• [Given information]:
--- --- ---
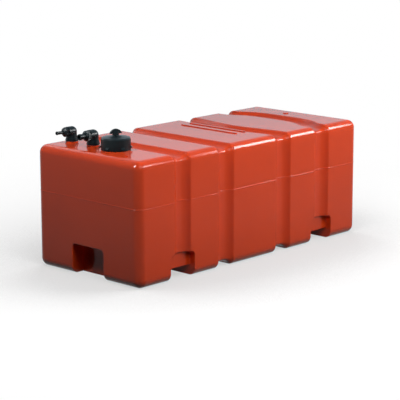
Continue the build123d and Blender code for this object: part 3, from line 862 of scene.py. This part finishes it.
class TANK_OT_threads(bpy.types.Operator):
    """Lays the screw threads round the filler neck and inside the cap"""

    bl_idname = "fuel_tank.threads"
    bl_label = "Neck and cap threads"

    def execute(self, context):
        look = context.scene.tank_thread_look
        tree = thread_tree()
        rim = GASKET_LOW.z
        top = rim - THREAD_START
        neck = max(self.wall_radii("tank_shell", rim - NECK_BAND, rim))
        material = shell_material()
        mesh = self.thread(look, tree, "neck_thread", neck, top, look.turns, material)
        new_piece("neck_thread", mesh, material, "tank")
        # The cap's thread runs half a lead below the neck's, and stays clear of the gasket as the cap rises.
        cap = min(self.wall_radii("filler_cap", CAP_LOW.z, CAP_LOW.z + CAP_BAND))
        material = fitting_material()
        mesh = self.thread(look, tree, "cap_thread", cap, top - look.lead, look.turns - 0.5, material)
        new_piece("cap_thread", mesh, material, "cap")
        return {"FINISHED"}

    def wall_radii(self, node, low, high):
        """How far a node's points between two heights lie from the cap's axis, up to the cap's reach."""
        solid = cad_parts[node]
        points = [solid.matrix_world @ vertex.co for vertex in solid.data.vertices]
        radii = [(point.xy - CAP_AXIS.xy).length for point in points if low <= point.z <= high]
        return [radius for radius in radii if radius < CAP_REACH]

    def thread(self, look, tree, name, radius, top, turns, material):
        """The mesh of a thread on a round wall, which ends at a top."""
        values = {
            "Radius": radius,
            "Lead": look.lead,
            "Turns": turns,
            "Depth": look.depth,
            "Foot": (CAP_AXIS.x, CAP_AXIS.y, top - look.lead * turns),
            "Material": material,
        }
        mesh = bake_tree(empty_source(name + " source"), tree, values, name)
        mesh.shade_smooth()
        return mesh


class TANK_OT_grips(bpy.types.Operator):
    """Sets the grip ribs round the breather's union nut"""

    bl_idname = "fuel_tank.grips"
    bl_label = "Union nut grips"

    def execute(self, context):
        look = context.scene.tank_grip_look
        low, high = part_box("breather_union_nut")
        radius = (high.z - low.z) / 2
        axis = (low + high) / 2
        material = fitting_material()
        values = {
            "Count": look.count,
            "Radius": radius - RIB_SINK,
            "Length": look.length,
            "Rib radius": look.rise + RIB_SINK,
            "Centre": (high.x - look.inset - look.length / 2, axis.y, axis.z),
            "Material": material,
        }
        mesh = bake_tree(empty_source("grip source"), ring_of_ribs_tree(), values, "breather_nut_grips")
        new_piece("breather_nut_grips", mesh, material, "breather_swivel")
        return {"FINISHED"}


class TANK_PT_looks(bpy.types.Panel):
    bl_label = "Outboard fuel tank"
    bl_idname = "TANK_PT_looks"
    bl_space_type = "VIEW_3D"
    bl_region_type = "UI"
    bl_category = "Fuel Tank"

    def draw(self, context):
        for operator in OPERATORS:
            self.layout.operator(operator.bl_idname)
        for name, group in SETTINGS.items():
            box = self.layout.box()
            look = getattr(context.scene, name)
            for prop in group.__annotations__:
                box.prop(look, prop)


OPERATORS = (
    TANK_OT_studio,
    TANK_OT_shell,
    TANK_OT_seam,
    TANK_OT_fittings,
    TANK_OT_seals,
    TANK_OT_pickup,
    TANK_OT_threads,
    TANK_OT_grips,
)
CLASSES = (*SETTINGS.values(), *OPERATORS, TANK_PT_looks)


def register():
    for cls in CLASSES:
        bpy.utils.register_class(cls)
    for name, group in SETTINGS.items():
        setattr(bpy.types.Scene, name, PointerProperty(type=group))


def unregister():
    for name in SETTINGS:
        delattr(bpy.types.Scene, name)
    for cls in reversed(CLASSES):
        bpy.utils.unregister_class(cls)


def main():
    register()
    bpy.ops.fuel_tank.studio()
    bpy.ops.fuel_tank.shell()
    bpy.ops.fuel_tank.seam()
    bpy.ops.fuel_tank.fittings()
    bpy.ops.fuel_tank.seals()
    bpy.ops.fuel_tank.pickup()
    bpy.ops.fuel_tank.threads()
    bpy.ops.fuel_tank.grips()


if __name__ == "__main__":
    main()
--- --- ---
Output all of the material, please, exactly as it stands.

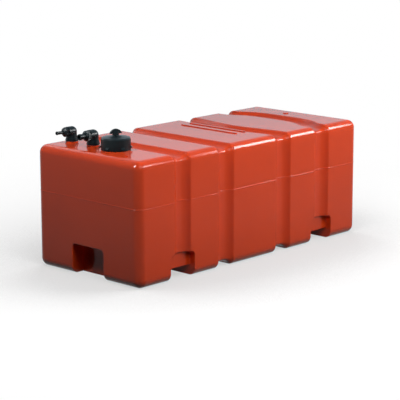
Continue the build123d and Blender code for this object: part 3, from line 862 of scene.py. This part finishes it.
class TANK_OT_threads(bpy.types.Operator):
    """Lays the screw threads round the filler neck and inside the cap"""

    bl_idname = "fuel_tank.threads"
    bl_label = "Neck and cap threads"

    def execute(self, context):
        look = context.scene.tank_thread_look
        tree = thread_tree()
        rim = GASKET_LOW.z
        top = rim - THREAD_START
        neck = max(self.wall_radii("tank_shell", rim - NECK_BAND, rim))
        material = shell_material()
        mesh = self.thread(look, tree, "neck_thread", neck, top, look.turns, material)
        new_piece("neck_thread", mesh, material, "tank")
        # The cap's thread runs half a lead below the neck's, and stays clear of the gasket as the cap rises.
        cap = min(self.wall_radii("filler_cap", CAP_LOW.z, CAP_LOW.z + CAP_BAND))
        material = fitting_material()
        mesh = self.thread(look, tree, "cap_thread", cap, top - look.lead, look.turns - 0.5, material)
        new_piece("cap_thread", mesh, material, "cap")
        return {"FINISHED"}

    def wall_radii(self, node, low, high):
        """How far a node's points between two heights lie from the cap's axis, up to the cap's reach."""
        solid = cad_parts[node]
        points = [solid.matrix_world @ vertex.co for vertex in solid.data.vertices]
        radii = [(point.xy - CAP_AXIS.xy).length for point in points if low <= point.z <= high]
        return [radius for radius in radii if radius < CAP_REACH]

    def thread(self, look, tree, name, radius, top, turns, material):
        """The mesh of a thread on a round wall, which ends at a top."""
        values = {
            "Radius": radius,
            "Lead": look.lead,
            "Turns": turns,
            "Depth": look.depth,
            "Foot": (CAP_AXIS.x, CAP_AXIS.y, top - look.lead * turns),
            "Material": material,
        }
        mesh = bake_tree(empty_source(name + " source"), tree, values, name)
        mesh.shade_smooth()
        return mesh


class TANK_OT_grips(bpy.types.Operator):
    """Sets the grip ribs round the breather's union nut"""

    bl_idname = "fuel_tank.grips"
    bl_label = "Union nut grips"

    def execute(self, context):
        look = context.scene.tank_grip_look
        low, high = part_box("breather_union_nut")
        radius = (high.z - low.z) / 2
        axis = (low + high) / 2
        material = fitting_material()
        values = {
            "Count": look.count,
            "Radius": radius - RIB_SINK,
            "Length": look.length,
            "Rib radius": look.rise + RIB_SINK,
            "Centre": (high.x - look.inset - look.length / 2, axis.y, axis.z),
            "Material": material,
        }
        mesh = bake_tree(empty_source("grip source"), ring_of_ribs_tree(), values, "breather_nut_grips")
        new_piece("breather_nut_grips", mesh, material, "breather_swivel")
        return {"FINISHED"}


class TANK_PT_looks(bpy.types.Panel):
    bl_label = "Outboard fuel tank"
    bl_idname = "TANK_PT_looks"
    bl_space_type = "VIEW_3D"
    bl_region_type = "UI"
    bl_category = "Fuel Tank"

    def draw(self, context):
        for operator in OPERATORS:
            self.layout.operator(operator.bl_idname)
        for name, group in SETTINGS.items():
            box = self.layout.box()
            look = getattr(context.scene, name)
            for prop in group.__annotations__:
                box.prop(look, prop)


OPERATORS = (
    TANK_OT_studio,
    TANK_OT_shell,
    TANK_OT_seam,
    TANK_OT_fittings,
    TANK_OT_seals,
    TANK_OT_pickup,
    TANK_OT_threads,
    TANK_OT_grips,
)
CLASSES = (*SETTINGS.values(), *OPERATORS, TANK_PT_looks)


def register():
    for cls in CLASSES:
        bpy.utils.register_class(cls)
    for name, group in SETTINGS.items():
        setattr(bpy.types.Scene, name, PointerProperty(type=group))


def unregister():
    for name in SETTINGS:
        delattr(bpy.types.Scene, name)
    for cls in reversed(CLASSES):
        bpy.utils.unregister_class(cls)


def main():
    register()
    bpy.ops.fuel_tank.studio()
    bpy.ops.fuel_tank.shell()
    bpy.ops.fuel_tank.seam()
    bpy.ops.fuel_tank.fittings()
    bpy.ops.fuel_tank.seals()
    bpy.ops.fuel_tank.pickup()
    bpy.ops.fuel_tank.threads()
    bpy.ops.fuel_tank.grips()


if __name__ == "__main__":
    main()